Monday, February 25, 2019

Wowed by "Wymps"
(Evelyn Sharp & Mabel Dearmer)


Strolling through the internet and all of its galleries of books, I recently came across the utterly amazing cover of Wymps.

With a full title of Wymps and Other Fairy Tales, it was published in 1897 by John Lane through The Bodley Head, London.

But while it was the knockout cover design that first caught my eye, what I love about this book is that it spurred me to learn more about the author and illustrator, a pair of amazing women.

The author is Evelyn Jane Sharp (1869–1955), who was, according to Wikipedia "a key figure in two major British women's suffrage societies, the militant Women's Social and Political Union and the United Suffragists." She was a journalist, activist, pacifist and tax resister. That last part got her imprisoned during World War I. Amidst all of this, she found time to write children's literature, including Wymps.

In 1933, Sharp published an autobiography, Unfinished Adventure. There has also been a biography of her, Evelyn Sharp: Rebel Woman, 1869-1955, penned by Angela V. John. AS Bryant wrote about how those two volumes complement each other for The Guardian in 2009, stating that Sharp "writes with dry wit, curiosity about social and private life, and an unerring sense of the telling detail," while her biographer is good at "filling out what Sharp discreetly omits from her own account."

And then there's the illustrator, Mabel Dearmer (1872-1915), who was born Jessie Mabel Pritchard White and educated in London. She contributed eight full color illustrations and the cover for Wymps, and you can see all of them in a PDF of the book at the University of Florida Digital Collections. I especially like her illustration for "The Boy Who Looked Like a Girl."

But Dearmer was much more than an artist. She was, per Wikipedia, a novelist and dramatist. She was married to a socialist priest, Percy Dearmer (1867–1936). And, like Evelyn Sharp, she was a pacifist.
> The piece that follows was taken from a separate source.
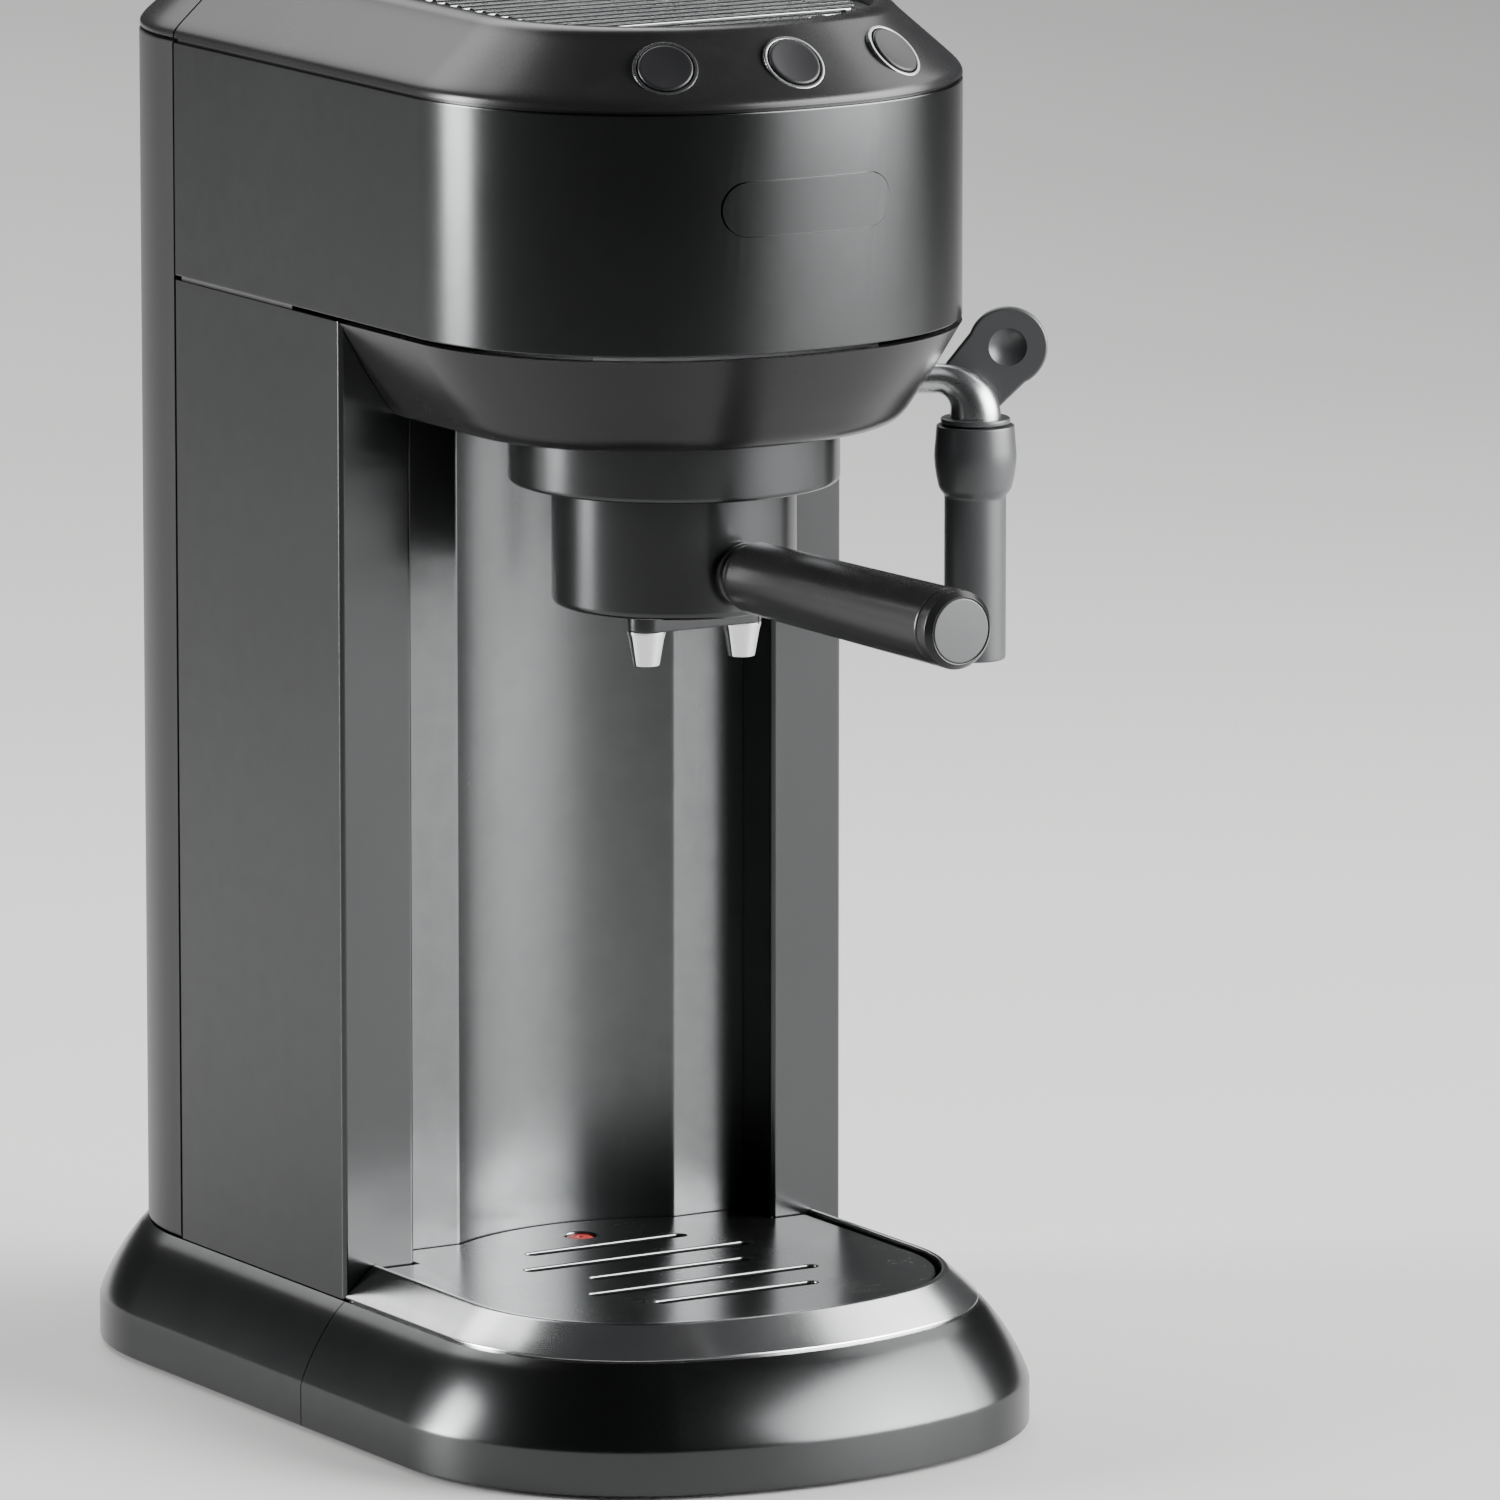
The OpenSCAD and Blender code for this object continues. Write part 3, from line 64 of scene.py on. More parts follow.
halfWidth = high("head_band").x
frontY = low("head_band").y
columnY = low("left_side_panel").y
tankY = high("head_band").y
tankFrontY = low("tank_body").y
backY = high("tank_body").y
baseZ = high("base_shell").z
bandLowZ = low("head_band").z
bandHighZ = high("head_band").z
topZ = high("top_cover").z
headLowZ = low("head_underside").z
groupAxis = Vector(jointNamed("portafilter_turn")["pos_m"])
wandAxis = Vector(jointNamed("wand_swing")["pos_m"])

bodyPlan = {"front": frontY, "frontRadius": 0.123, "cornerRadius": 0.0676}
basePlan = {"front": low("tray_trim_ring").y - 0.0002, "frontRadius": 0.1128, "cornerRadius": 0.0553}
backRadius = 0.055
arcSteps = {"corner": 30, "front": 10}
spinSign = -1  # spin turns clockwise, seen from the tip of its axis


# Selecting and finishing

def deselectAll():
    if bpy.context.mode != "OBJECT":
        bpy.ops.object.mode_set(mode="OBJECT")
    bpy.ops.object.select_all(action="DESELECT")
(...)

In an extensive biography of Dearmer on the yellow nineties online, Diana Maltz writes this of Dearmer's artwork:
"By all accounts, Mabel Dearmer was an inspired and energetic personality, and these qualities surface in her illustrative art of the 1890s. ... In contrast to the ornamental style of many other late-Victorian illustrators, Dearmer’s images appear strikingly modern. Male contemporaries minimized her talent as a draftsperson, but viewers were captivated by her vibrant colour choices and often eerie landscapes. Further elements of her style include a deliberate asymmetry, allusions to Japanese art, bold colour blocking, and the use of heavy outline."
The British Library's Untold Lives blog describes Dearmer's death:
"She was opposed to the war on the basis of her Christian faith but threw herself into work with the Women’s Emergency Corps, as Chairman of the Publicity Department, and into fundraising for Belgian refugees. Her younger son Christopher enlisted soon after the outbreak of war followed by his elder brother Geoffrey. ... In March 1915, busy organising the production of one of her own plays, she attended a farewell service for the Third Serbian Relief Unit to support a friend. There she heard her husband, Percy, then vicar of St. Mary’s Primrose Hill, announce that he had just been appointed Chaplain to the British units in Serbia and would soon be departing there. Mabel made the sudden and dramatic decision to volunteer to join the Third Serbian Relief Unit ... [She] left for Serbia in early April, appointed orderly in charge of linen. She proved an efficient and effective member of [the] team in Serbia and describes her happiness there (slightly guiltily) in a letter of 16 May. However, by June 1915 she had fallen ill with enteric fever (typhoid). Although she subsequently appeared to rally, another letter in the Society of Authors Collection, dated 23 July, tells of the sad conclusion to this story, namely that Mabel died in Serbia on 11 July 1915. ... Poignantly her son Christopher died at Suvla Bay (Gallipoli) only a few months later in October 1915."
Her older son Geoffrey lived until 1996, when he died at the age of 103, having outlived his mother by more than eight decades.